▶ Short problem
Make an exact copy of the listing below.

▶ Data excerpts
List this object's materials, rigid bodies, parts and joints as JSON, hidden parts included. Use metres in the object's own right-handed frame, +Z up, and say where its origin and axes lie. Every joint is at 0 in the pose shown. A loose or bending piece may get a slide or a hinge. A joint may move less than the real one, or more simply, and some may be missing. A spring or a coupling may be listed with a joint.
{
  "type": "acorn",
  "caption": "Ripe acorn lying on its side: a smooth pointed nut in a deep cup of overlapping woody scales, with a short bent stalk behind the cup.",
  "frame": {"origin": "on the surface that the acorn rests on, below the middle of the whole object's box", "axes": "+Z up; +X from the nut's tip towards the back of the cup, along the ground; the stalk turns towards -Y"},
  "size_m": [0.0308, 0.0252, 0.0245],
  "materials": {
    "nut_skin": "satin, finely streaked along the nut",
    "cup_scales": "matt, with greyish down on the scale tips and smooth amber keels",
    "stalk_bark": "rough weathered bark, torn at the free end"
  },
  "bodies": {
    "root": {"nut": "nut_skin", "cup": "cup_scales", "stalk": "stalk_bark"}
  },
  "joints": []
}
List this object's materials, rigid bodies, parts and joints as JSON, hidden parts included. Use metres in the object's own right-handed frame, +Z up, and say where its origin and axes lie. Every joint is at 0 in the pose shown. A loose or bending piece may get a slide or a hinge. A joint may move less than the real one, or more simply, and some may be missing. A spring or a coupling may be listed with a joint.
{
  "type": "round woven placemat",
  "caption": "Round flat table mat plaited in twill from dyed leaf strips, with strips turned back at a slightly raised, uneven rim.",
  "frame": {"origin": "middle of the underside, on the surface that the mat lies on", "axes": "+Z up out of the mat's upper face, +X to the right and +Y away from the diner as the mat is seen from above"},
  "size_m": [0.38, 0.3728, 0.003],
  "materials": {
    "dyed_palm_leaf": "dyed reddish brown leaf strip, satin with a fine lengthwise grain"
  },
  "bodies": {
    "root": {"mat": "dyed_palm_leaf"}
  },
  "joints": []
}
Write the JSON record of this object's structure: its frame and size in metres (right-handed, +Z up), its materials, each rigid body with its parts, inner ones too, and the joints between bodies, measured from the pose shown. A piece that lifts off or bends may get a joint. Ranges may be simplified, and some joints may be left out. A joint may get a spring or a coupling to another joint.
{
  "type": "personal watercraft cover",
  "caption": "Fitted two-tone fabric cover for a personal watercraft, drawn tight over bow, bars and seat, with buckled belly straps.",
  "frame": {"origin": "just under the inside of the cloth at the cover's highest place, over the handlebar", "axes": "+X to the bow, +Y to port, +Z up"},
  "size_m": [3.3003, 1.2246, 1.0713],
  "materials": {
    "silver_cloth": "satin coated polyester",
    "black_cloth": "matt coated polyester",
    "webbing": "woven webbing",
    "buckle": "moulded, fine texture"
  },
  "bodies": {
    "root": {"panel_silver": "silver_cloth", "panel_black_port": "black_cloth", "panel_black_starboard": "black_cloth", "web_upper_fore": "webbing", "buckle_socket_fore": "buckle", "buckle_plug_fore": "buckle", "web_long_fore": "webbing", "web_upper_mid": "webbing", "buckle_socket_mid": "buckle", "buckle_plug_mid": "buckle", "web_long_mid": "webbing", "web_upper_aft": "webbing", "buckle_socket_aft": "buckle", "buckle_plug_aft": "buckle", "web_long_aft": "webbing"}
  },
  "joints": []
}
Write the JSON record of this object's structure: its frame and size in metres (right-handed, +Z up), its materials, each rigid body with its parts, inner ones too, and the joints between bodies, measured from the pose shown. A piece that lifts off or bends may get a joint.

▶ Result
List this object's materials, rigid bodies, parts and joints as JSON, hidden parts included. Use metres in the object's own right-handed frame, +Z up, and say where its origin and axes lie. Every joint is at 0 in the pose shown. A loose or bending piece may get a slide or a hinge. A joint may move less than the real one, or more simply, and some may be missing. A spring or a coupling may be listed with a joint.
{
  "type": "acorn",
  "caption": "Ripe acorn lying on its side: a smooth pointed nut in a deep cup of overlapping woody scales, with a short bent stalk behind the cup.",
  "frame": {"origin": "on the surface that the acorn rests on, below the middle of the whole object's box", "axes": "+Z up; +X from the nut's tip towards the back of the cup, along the ground; the stalk turns towards -Y"},
  "size_m": [0.0308, 0.0252, 0.0245],
  "materials": {
    "nut_skin": "satin, finely streaked along the nut",
    "cup_scales": "matt, with greyish down on the scale tips and smooth amber keels",
    "stalk_bark": "rough weathered bark, torn at the free end"
  },
  "bodies": {
    "root": {"nut": "nut_skin", "cup": "cup_scales", "stalk": "stalk_bark"}
  },
  "joints": []
}
List this object's materials, rigid bodies, parts and joints as JSON, hidden parts included. Use metres in the object's own right-handed frame, +Z up, and say where its origin and axes lie. Every joint is at 0 in the pose shown. A loose or bending piece may get a slide or a hinge. A joint may move less than the real one, or more simply, and some may be missing. A spring or a coupling may be listed with a joint.
{
  "type": "round woven placemat",
  "caption": "Round flat table mat plaited in twill from dyed leaf strips, with strips turned back at a slightly raised, uneven rim.",
  "frame": {"origin": "middle of the underside, on the surface that the mat lies on", "axes": "+Z up out of the mat's upper face, +X to the right and +Y away from the diner as the mat is seen from above"},
  "size_m": [0.38, 0.3728, 0.003],
  "materials": {
    "dyed_palm_leaf": "dyed reddish brown leaf strip, satin with a fine lengthwise grain"
  },
  "bodies": {
    "root": {"mat": "dyed_palm_leaf"}
  },
  "joints": []
}
Write the JSON record of this object's structure: its frame and size in metres (right-handed, +Z up), its materials, each rigid body with its parts, inner ones too, and the joints between bodies, measured from the pose shown. A piece that lifts off or bends may get a joint. Ranges may be simplified, and some joints may be left out. A joint may get a spring or a coupling to another joint.
{
  "type": "personal watercraft cover",
  "caption": "Fitted two-tone fabric cover for a personal watercraft, drawn tight over bow, bars and seat, with buckled belly straps.",
  "frame": {"origin": "just under the inside of the cloth at the cover's highest place, over the handlebar", "axes": "+X to the bow, +Y to port, +Z up"},
  "size_m": [3.3003, 1.2246, 1.0713],
  "materials": {
    "silver_cloth": "satin coated polyester",
    "black_cloth": "matt coated polyester",
    "webbing": "woven webbing",
    "buckle": "moulded, fine texture"
  },
  "bodies": {
    "root": {"panel_silver": "silver_cloth", "panel_black_port": "black_cloth", "panel_black_starboard": "black_cloth", "web_upper_fore": "webbing", "buckle_socket_fore": "buckle", "buckle_plug_fore": "buckle", "web_long_fore": "webbing", "web_upper_mid": "webbing", "buckle_socket_mid": "buckle", "buckle_plug_mid": "buckle", "web_long_mid": "webbing", "web_upper_aft": "webbing", "buckle_socket_aft": "buckle", "buckle_plug_aft": "buckle", "web_long_aft": "webbing"}
  },
  "joints": []
}
Write the JSON record of this object's structure: its frame and size in metres (right-handed, +Z up), its materials, each rigid body with its parts, inner ones too, and the joints between bodies, measured from the pose shown. A piece that lifts off or bends may get a joint.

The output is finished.